An important aspect of Venkatappa’s art needs stressing. It was smooth, sober and suave and was free from overtones of any kind. He had a genius for telling understatement. He was not interested in painting poverty, misery, squalor, violence etc, because he was an ardent lover of beauty, harmony and peace. Similarly he wouldn’t be casual or brash in his drawing or brush strokes, though he was capable of impairing virility and vibrancy to a figure just by drawing a few broken or suggestive lines, the gimmicks-the pseudo-modernists resort to as cover for the technical incompetence. He was against shortcuts, formulas and clichés. He believed in solid and sound craftsmanship not for its own sake but as a tool for tightening the nuts and bolts of his compositions.
People thought that Venkatappa being a recluse by choice was a sulky, imperious snob with little respect for social graces and refinements. He was no doubt reticent and withdrawn, shunning the company of fools and bores. But when he accepted someone, he unwound himself and felt thoroughly relaxed. He was full of fun and bonhomie.
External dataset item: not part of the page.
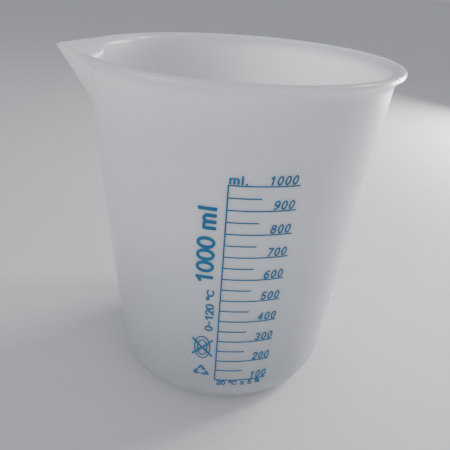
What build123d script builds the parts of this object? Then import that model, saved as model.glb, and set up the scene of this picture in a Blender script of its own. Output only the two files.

Venkatappa did some relief work in plaster. But he was not very successful in this medium. His natural medium was watercolour and the subject which drew the best of him was landscape which he painted with remarkable skill and sensitivity. It is said that when an artist loves the subjects he paints, his work become juicy. No wonder that Venkatappa’s art was never a bore. One could readily respond to it as was unpretentious, natural and spontaneous. He was at his best in the miniature format. His paintings had the tenderness and sensuousness of the Pahari and Rajasthani masterpieces. He was an artist perfectly at peace with himself disciplines, well organized and totally committed to whatever values he cherished.
He was a great musician too. A veena virtuoso. His guru was the legendary Veena Seshanna. Venkatappa is said to have designed a unique veena of 22 srutis. Whatever he did, he did with the diabolical determination and passion of a perfectionist.